----- Records for this exercise -----

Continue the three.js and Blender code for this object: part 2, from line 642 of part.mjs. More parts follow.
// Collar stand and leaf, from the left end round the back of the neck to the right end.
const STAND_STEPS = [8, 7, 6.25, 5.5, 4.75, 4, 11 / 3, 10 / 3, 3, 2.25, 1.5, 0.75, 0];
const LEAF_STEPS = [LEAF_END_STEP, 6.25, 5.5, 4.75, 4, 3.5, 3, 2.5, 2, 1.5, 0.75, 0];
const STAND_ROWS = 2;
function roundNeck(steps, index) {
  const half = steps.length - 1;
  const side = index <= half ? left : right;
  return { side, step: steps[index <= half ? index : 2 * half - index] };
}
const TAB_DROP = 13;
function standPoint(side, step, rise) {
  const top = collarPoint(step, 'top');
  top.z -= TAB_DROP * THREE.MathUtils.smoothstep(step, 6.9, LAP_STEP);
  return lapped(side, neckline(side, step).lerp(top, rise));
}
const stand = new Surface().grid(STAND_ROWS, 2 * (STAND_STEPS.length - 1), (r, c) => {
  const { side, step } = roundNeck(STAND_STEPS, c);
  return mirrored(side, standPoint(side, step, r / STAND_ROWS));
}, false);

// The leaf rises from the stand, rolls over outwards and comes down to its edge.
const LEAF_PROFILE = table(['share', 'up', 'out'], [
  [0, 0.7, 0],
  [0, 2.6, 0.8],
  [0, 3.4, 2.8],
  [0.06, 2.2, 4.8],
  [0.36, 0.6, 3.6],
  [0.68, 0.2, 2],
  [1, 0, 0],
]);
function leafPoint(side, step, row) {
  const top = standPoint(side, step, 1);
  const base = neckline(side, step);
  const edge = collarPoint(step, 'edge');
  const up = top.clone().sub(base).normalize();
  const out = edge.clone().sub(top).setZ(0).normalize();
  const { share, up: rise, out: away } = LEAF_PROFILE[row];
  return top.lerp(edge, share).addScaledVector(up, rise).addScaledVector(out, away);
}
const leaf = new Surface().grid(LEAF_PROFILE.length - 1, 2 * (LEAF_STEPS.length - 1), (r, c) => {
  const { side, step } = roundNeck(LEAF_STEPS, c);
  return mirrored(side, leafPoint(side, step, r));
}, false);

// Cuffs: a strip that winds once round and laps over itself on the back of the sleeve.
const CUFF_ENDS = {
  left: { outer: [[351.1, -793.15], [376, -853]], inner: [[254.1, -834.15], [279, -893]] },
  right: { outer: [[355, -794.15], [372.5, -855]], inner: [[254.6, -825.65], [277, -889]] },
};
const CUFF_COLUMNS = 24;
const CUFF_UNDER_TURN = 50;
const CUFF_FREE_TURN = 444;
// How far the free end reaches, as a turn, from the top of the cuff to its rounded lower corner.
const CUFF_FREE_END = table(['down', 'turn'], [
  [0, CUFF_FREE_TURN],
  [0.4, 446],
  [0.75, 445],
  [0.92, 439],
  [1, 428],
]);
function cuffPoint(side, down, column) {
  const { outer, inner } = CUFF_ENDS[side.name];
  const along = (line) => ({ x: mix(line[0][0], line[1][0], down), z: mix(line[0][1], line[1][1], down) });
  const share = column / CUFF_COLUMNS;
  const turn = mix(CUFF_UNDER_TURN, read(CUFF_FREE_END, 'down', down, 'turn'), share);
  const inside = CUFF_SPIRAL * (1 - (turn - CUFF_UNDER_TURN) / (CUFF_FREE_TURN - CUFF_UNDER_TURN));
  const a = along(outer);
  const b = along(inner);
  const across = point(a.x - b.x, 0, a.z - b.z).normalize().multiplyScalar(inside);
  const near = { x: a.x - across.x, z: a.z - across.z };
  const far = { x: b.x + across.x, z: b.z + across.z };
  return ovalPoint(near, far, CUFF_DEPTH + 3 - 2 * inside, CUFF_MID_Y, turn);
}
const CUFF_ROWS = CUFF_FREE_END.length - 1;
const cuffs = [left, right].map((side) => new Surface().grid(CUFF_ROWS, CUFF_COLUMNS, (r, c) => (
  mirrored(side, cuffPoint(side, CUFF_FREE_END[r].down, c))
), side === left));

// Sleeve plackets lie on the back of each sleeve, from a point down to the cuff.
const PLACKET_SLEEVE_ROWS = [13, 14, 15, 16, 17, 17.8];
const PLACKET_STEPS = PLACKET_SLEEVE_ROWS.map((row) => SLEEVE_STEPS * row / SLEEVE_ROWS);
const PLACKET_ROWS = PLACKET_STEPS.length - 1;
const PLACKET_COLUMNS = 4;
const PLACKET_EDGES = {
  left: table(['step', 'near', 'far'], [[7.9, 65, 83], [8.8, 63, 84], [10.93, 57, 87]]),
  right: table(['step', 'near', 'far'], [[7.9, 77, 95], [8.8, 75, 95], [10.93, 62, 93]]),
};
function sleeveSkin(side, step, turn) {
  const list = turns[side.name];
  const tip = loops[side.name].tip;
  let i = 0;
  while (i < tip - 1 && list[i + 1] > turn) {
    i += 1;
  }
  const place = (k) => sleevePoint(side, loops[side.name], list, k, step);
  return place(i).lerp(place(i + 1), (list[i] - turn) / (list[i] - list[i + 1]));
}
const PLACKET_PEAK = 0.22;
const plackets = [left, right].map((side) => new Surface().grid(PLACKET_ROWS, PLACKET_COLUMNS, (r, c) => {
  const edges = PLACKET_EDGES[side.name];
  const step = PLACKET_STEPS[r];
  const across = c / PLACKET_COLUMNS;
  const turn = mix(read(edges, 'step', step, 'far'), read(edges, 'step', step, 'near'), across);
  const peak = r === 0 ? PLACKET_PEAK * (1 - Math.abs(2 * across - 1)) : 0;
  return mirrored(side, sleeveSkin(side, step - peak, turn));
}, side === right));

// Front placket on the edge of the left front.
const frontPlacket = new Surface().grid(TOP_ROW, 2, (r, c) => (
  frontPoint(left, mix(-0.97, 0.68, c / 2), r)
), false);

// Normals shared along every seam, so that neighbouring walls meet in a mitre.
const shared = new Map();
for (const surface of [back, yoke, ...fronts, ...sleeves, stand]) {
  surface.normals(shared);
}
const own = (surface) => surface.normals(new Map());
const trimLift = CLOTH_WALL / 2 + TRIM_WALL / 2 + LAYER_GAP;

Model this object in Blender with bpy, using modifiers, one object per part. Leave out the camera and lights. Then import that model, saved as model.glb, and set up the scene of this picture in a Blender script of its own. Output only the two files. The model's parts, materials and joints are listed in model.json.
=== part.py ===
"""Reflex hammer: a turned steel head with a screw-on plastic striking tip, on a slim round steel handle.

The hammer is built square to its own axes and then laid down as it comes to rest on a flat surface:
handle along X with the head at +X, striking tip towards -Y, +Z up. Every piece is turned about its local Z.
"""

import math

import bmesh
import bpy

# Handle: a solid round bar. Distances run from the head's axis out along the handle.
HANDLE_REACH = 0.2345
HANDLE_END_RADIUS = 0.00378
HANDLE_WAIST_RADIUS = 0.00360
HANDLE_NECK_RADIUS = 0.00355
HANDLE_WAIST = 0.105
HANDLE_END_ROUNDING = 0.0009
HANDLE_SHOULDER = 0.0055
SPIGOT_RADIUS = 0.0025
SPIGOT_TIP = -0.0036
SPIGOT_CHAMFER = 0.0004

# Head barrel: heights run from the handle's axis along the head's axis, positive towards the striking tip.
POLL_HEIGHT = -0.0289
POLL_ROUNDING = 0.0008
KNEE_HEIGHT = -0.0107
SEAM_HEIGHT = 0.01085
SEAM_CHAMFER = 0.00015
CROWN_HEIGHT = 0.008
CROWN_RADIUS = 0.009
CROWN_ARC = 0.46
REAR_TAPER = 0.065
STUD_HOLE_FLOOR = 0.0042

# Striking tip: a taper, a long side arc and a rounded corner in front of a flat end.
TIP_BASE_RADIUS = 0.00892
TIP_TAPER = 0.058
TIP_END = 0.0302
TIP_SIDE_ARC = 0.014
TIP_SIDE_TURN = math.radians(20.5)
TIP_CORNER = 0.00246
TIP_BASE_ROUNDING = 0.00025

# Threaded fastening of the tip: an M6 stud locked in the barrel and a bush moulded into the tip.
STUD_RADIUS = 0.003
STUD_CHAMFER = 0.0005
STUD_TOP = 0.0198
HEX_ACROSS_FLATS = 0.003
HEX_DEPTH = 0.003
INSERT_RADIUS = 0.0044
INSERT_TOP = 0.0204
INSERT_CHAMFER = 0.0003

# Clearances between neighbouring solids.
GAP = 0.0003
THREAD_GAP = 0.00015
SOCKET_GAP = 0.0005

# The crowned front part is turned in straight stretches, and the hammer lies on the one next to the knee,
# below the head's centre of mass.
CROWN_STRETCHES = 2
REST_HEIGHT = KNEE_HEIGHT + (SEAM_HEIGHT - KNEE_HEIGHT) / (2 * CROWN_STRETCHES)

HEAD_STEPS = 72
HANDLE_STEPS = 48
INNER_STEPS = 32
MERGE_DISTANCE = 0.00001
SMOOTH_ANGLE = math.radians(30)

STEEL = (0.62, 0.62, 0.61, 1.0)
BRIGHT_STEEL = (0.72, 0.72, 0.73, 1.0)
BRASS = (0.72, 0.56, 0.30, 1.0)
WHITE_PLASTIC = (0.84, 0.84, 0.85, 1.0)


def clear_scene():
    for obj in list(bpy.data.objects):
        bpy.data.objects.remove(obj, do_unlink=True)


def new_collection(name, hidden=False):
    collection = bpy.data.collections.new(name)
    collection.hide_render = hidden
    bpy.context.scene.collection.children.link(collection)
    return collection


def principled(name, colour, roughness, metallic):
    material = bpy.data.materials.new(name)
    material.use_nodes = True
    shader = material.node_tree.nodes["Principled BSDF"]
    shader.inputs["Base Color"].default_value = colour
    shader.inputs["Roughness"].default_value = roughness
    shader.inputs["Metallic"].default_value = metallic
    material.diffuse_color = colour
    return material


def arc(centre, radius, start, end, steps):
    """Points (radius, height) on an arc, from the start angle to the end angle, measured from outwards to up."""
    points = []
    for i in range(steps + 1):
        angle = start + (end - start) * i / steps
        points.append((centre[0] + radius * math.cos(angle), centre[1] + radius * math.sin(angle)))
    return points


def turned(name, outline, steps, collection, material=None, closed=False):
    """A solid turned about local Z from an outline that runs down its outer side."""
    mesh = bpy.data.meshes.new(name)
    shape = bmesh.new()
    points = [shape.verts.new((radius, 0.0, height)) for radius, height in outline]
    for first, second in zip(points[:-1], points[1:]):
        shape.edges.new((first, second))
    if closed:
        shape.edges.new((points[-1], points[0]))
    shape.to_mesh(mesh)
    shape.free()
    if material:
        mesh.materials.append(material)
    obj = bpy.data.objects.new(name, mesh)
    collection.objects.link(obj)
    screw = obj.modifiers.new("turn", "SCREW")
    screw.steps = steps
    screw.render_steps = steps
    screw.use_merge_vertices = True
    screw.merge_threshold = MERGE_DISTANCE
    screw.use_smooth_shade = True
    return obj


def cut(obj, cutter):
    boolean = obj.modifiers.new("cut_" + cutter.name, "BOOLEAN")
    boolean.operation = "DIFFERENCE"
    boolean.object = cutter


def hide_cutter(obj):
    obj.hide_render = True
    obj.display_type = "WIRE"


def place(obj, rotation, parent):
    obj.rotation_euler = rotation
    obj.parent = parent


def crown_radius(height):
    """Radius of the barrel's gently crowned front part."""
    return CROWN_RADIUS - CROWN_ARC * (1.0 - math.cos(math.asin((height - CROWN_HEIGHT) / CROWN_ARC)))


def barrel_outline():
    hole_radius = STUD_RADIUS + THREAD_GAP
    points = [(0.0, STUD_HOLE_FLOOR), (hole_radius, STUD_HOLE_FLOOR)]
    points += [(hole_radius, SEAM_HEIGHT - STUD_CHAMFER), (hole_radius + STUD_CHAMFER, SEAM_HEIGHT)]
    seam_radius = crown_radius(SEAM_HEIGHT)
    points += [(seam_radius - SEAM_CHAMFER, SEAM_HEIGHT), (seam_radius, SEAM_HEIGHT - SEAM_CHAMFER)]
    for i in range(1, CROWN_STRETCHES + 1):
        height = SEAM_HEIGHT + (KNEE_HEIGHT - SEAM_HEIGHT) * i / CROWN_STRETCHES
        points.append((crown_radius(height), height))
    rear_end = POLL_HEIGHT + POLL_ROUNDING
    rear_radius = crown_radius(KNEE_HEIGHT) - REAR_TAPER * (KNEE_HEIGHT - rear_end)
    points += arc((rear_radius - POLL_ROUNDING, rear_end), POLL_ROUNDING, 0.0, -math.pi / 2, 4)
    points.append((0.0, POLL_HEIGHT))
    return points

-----

◆ Directive ◆
Out of the material above, select every line that holds the string "import".

◆ Correct output ◆
Model this object in Blender with bpy, using modifiers, one object per part. Leave out the camera and lights. Then import that model, saved as model.glb, and set up the scene of this picture in a Blender script of its own. Output only the two files. The model's parts, materials and joints are listed in model.json.
import math
import bmesh
import bpy